Asking for a Sleep Divorce
This process could look a little different in each circumstance. You and your partner may have quickly come to the conclusion together that a sleep divorce is in order, or you may not be quite on the same page. Whatever it is, it’s important to approach the situation in the right way.
The Knot suggests brainstorming your reasoning and potential solutions ahead of time. You not only want to communicate clearly and honestly, it’s also important to make sure you let your partner know this isn’t a desire for overall separation — just an adjustment in one area of your life. Keeping their feelings in mind is crucial.
Brittney Cobb, a licensed therapist and licensed clinical social worker in North Carolina, told the Knot that the use of “I” statements is a good idea when approaching your partner. You need to not only take ownership of your feelings on the topic but also lead with compassion. Start with statements like, “I really enjoy when we…,” and lead into some of the roadblocks with something like, “I notice how a poor night’s sleep affects…”
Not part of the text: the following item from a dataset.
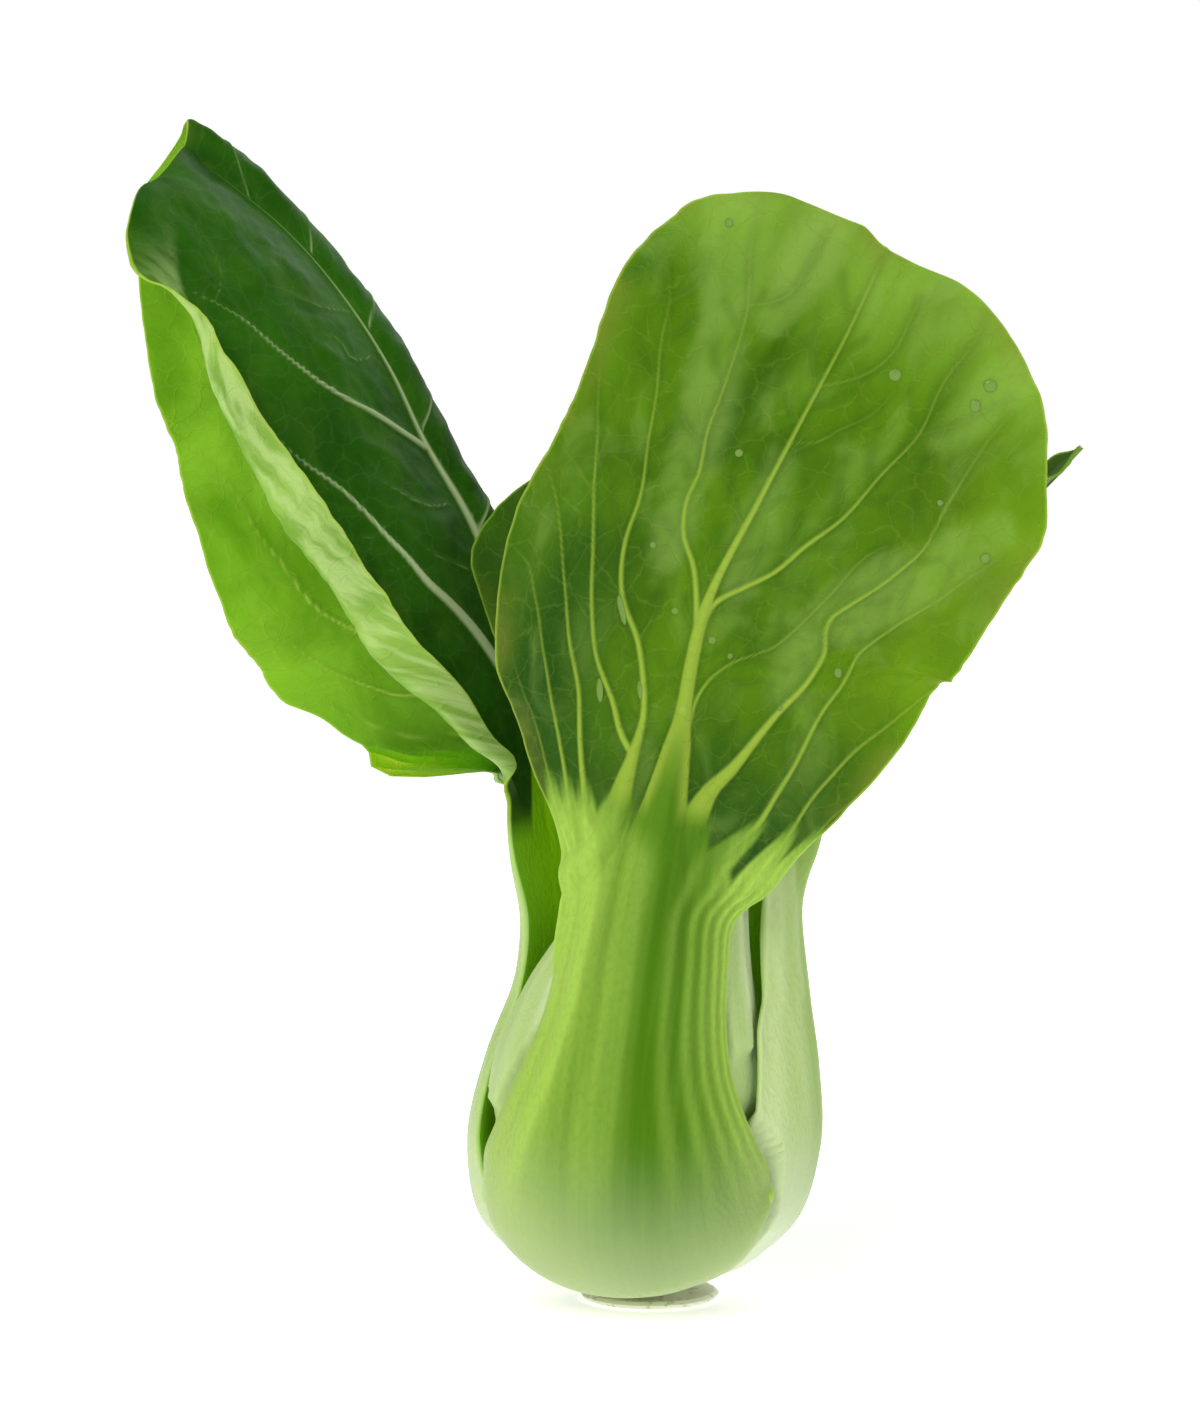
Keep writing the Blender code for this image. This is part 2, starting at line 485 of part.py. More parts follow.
def settle(specs):
    """Places the leaves from the outside in, so that each one is pressed by those around it."""
    room = Room()
    leaves = []
    for spec in specs:
        leaf = Leaf(spec, room)
        inner, _ = leaf.faces(np.linspace(0.0, leaf.length, 260), np.linspace(-1, 1, 121))
        room.take(inner)
        leaves.append(leaf)
    return leaves


def leaf_mesh(leaf):
    """The leaf as one closed mesh: both faces cut into triangles alike, a rim round them and a foot."""
    spec = leaf.spec
    stalk_feet = spec["stalk_length"] * np.linspace(0.0, 1.0, STALK_ROWS, endpoint=False) ** STALK_CROWDING
    blade_steps = spec.get("rows_a_vein", 2) * spec["veins"]
    blade_feet = leaf.blade_feet(np.arange(0, blade_steps) / blade_steps)
    half = np.array(spec.get("columns", SMALL_COLUMNS))
    columns = np.concatenate([-half[:0:-1], half])
    inner, outer = leaf.faces(np.concatenate([stalk_feet, blade_feet]), columns)
    tip_inner, tip_outer = leaf.faces([leaf.length], [0.0])
    rows, width = inner.shape[:2]
    points = np.concatenate([outer.reshape(-1, 3), inner.reshape(-1, 3), tip_outer.reshape(1, 3),
                             tip_inner.reshape(1, 3)]) * MM

    def on_outer(i, j):
        return i * width + j

    def on_inner(i, j):
        return rows * width + i * width + j

    outer_tip, inner_tip = 2 * rows * width, 2 * rows * width + 1
    faces = []
    for i in range(rows - 1):
        for j in range(width - 1):
            a, b, c, d = (i, j), (i, j + 1), (i + 1, j + 1), (i + 1, j)
            pair = ((a, b, c), (a, c, d)) if j >= width // 2 else ((a, b, d), (b, c, d))
            for one in pair:
                faces.append([on_outer(*corner) for corner in one])
                faces.append([on_inner(*corner) for corner in reversed(one)])
    last = rows - 1
    for j in range(width - 1):
        faces.append([on_outer(last, j), on_outer(last, j + 1), outer_tip])
        faces.append([on_inner(last, j + 1), on_inner(last, j), inner_tip])
        faces.append([on_outer(0, j + 1), on_outer(0, j), on_inner(0, j), on_inner(0, j + 1)])
    for i in range(last):
        faces.append([on_outer(i, 0), on_outer(i + 1, 0), on_inner(i + 1, 0), on_inner(i, 0)])
        faces.append([on_outer(i + 1, width - 1), on_outer(i, width - 1), on_inner(i, width - 1),
                      on_inner(i + 1, width - 1)])
    faces.append([on_outer(last, 0), outer_tip, inner_tip, on_inner(last, 0)])
    faces.append([outer_tip, on_outer(last, width - 1), on_inner(last, width - 1), inner_tip])
    mesh = bpy.data.meshes.new(spec["name"])
    mesh.from_pydata(points.tolist(), [], faces)
    mesh.shade_smooth()
    mesh.set_sharp_from_angle(angle=math.radians(60))
    return mesh


def stem_mesh():
    """The cut stem, turned from its profile, with a flat cut face."""
    mesh = bpy.data.meshes.new("stem_base")
    turns = [2 * math.pi * k / STEM_SIDES for k in range(STEM_SIDES)]
    points = [(r * math.cos(t) * MM, r * math.sin(t) * MM, z * MM) for r, z in STEM_PROFILE for t in turns]
    points.append((0.0, 0.0, STEM_TOP * MM))
    faces = [list(reversed(range(STEM_SIDES)))]
    for ring in range(len(STEM_PROFILE) - 1):
        for k in range(STEM_SIDES):
            here, beside = ring * STEM_SIDES + k, ring * STEM_SIDES + (k + 1) % STEM_SIDES
            faces.append([here, beside, beside + STEM_SIDES, here + STEM_SIDES])
    crown = (len(STEM_PROFILE) - 1) * STEM_SIDES
    for k in range(STEM_SIDES):
        faces.append([crown + k, crown + (k + 1) % STEM_SIDES, len(points) - 1])
    mesh.from_pydata(points, [], faces)
    mesh.shade_smooth()
    mesh.set_sharp_from_angle(angle=math.radians(40))
    return mesh


def material(name, colour, roughness):
    made = bpy.data.materials.new(name)
    made.use_nodes = True
    shader = made.node_tree.nodes["Principled BSDF"]
    shader.inputs["Base Color"].default_value = colour
    shader.inputs["Roughness"].default_value = roughness
    return made


def add_object(name, mesh, *materials):
    made = bpy.data.objects.new(name, mesh)
    for one in materials:
        mesh.materials.append(one)
    bpy.context.scene.collection.objects.link(made)
    return made


def paint_blade(leaf, mesh):
    """Gives the faces above the stalk's rows the blade's material."""
    width = 2 * len(leaf.spec.get("columns", SMALL_COLUMNS)) - 1
    side = len(mesh.vertices) // 2 - 1
    for face in mesh.polygons:
        rows = [corner % side // width if corner < 2 * side else STALK_ROWS for corner in face.vertices]
        face.material_index = int(min(rows) >= STALK_ROWS - 1)


def build():
    for old in list(bpy.data.objects):
        bpy.data.objects.remove(old)
    stem = material("stem_cream", STEM_CREAM, 0.6)
    add_object("stem_base", stem_mesh(), stem)
    for leaf in settle(leaf_specs()):
        name = leaf.spec["name"]
        mesh = leaf_mesh(leaf)
        add_object(name, mesh, material(name + "_stalk", STALK_GREEN, 0.45),
                   material(name + "_blade", leaf.spec["colour"], 0.4))
        paint_blade(leaf, mesh)


build()
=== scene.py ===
import math
import bpy
import numpy as np
from mathutils.bvhtree import BVHTree
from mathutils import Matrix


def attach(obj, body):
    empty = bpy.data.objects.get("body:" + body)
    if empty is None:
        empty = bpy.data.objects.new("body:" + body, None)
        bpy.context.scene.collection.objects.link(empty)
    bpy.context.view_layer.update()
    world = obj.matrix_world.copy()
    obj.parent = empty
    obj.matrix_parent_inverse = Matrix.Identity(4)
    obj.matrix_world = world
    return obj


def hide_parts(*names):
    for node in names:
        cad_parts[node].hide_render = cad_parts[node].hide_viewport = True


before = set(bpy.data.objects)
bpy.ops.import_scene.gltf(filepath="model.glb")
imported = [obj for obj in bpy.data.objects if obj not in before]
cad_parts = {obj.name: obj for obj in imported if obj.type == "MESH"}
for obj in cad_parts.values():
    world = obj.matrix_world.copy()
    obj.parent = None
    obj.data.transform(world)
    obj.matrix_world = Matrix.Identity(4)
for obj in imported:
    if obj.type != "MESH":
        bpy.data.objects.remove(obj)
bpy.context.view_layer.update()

# A head of bok choy. Lengths in the tables are millimetres, and meshes are scaled to metres.
# Places read off the photo stand on an upright sheet through the aim, x to the right and z up.

mm = 0.001
aim = np.array([-10.0, 0.0, 118.5])
tilt = math.radians(3.5)
eyeDistance = 789.0
lookAhead = np.array([0.0, math.cos(tilt), -math.sin(tilt)])
lookUp = np.array([0.0, math.sin(tilt), math.cos(tilt)])
eye = aim - eyeDistance * lookAhead

build = dict(
    lamina=0.75, laminaRim=0.42,            # blade thickness, between its veins and at its rim
    stalkEdge=0.5, gap=1.2,                 # extra at a stalk's edge, clear space between nested stalks
    azimuthStep=3.0, heightStep=2.5,        # cells of the nesting table, in degrees and millimetres
    roomHeight=100.0, openRadius=60.0,      # its top, and what it holds where no leaf is
    bulbHeight=30.0,                        # below this, a leaf's lowest cell also fills those under it
    pressFull=80.0, pressEnd=98.0,          # heights between which nesting fades out
    spineCount=400,                         # points of a middle line
    widestHalf=86.0, seekStep=0.5,          # how far out, and how finely, a seen place is looked for
    stalkPenalty=50.0,                      # added to the distance of places on the stalk
    pastRim=200.0,                          # farther out than any leaf reaches
    leastClimb=0.12,                        # least rise of a blade row on its way to the rim
    rollStart=0.65, rollIn=12.0,            # where the rolled edge's columns begin, and its growth
    rollOut=(40.0, 8.0),                    # it ends between these distances from the tip
    crinkle=0.42, crinkleSize=5.5,          # small blisters all over the blade
    frill=0.55, frillSize=7.0,              # uneven waves that grow towards the rim
    nick=0.24, nickSize=3.2,                # small uneven steps of the outline
    foldSize=19.0, quiltSize=5.0,           # broad soft waves, and bulges between the veins
    streakSize=4.4,                         # how softly the painted sheen streaks end
    twigStart=18.0,                         # small veins begin this far beyond the stalk
)

# what a leaf has where its own dictionary says nothing else
plainLeaf = dict(
    fold=0.3, quilt=0.9, innerRise=0.3, webShift=-8.0, foldOver=(-16.0, 26.0), band=0.0, veinScale=1.0,
    joined=[], rings=[], sheens=[], nudges=[], fineEdge={},
    stalkRibs=[(-0.8, 0.10, 0.25), (-0.52, 0.12, 0.35), (-0.2, 0.12, 0.25), (0.16, 0.12, 0.3),
               (0.5, 0.11, 0.35), (0.78, 0.09, 0.25)],
)

outerStalk = [(9, 7.8), (17.5, 10.8), (25, 18.2), (28, 31), (27.2, 46), (25, 61), (23.6, 76)]
middleStalk = [(6.8, 13.4), (12.5, 16.2), (18.5, 22), (22, 32), (21.2, 46), (18.6, 61), (16, 76)]
innerStalk = [(4.9, 17.4), (8.5, 19.8), (12.6, 24), (14.8, 32), (14.2, 44), (12.2, 57), (10, 70)]
heartStalk = [(3, 20.6), (5.2, 23), (7.2, 28), (8, 35), (7.6, 43), (6.6, 52), (5.4, 61)]


def stalkPath(azimuth, path):
    turn = math.radians(azimuth)
    return [(r * math.sin(turn), -r * math.cos(turn), z) for r, z in path]


def onSheet(x, z):
    return aim + np.array([x - aim[0], 0.0, 0.0]) + (z - aim[2]) * lookUp


def placed(points):
    # x and z as seen on the sheet, y the real depth
    found = []
    for x, y, z in points:
        spot = onSheet(x, z)
        found.append(tuple(eye + (spot - eye) * (y - eye[1]) / (spot[1] - eye[1])))
    return found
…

If your partner agrees to a sleep divorce, you should also set some ground rules and guidelines for your new arrangement. You may want to start with just a few nights a week and then reassess how it’s working for each of you. Honest communication is key here, and the parameters could look different for different couples.
If your partner doesn’t want to take that step. In a case of disagreement, you’ll want to consider other paths to ensure both you and your partner can be happy together. Though sleep divorce may have its benefits, it’s hardly the only means by which you and your partner can score some mutually-beneficial shut–eye. If what’s troubling you and your bedmate is a difference in sleep preferences, for example, you may just want to consider investing in an adjustable bed. I’d recommend taking a peek at our top picks for the best mattresses for couples.
You should always consult a doctor before attempting a sleep divorce and should explore other methods as well.
Navigating a Sleep Divorce
No sleep divorce is perfect and surely some workshopping will be in order. To keep things as smooth as possible, there are some key areas of your relationship that should be well-attended to and cared for.
- Intimacy. Just because you’ve closed the bedroom door at sleep time doesn’t mean it can’t be wide open for sex. If you prioritize sex regularly, it may be fairly easy to instigate these moments, but if not, think of it as an opportunity to spice things up. Having separate beds can invite added excitement and surprise into your sex life — have fun with it.
- Mutual trust. Keep an open line of communication and follow the rules and changes you put in place. Don’t throw any curveballs and allow your partner to come to you if any concerns or questions arise and vice versa. Stephen Light, the co-owner and chief marketing officer at Nolah Mattress, told us he recommends you “communicate clearly about how you’ve been feeling, and how you have to prioritize sleep for your health.” He adds, “Plus, putting an end to the grouchiness and irritability that come with sleep deprivation can make your relationship a much happier one.”
- One-on-one time. With this new change in your lives, it’s also important to carve out that quality time outside of the bedroom. This is something every couple can benefit from. Perhaps you could make a plan to go to a special dinner every so often, take a monthly weekend getaway, or even take a cooking class together.
Whether you’re willing to stick it out or are quitting bedsharing for good, bringing up the concept of a sleep divorce is no easy feat. It’s important to lead with honesty, love, and compassion for your relationship and your partner when it comes to any big change in the bedroom and in your lives.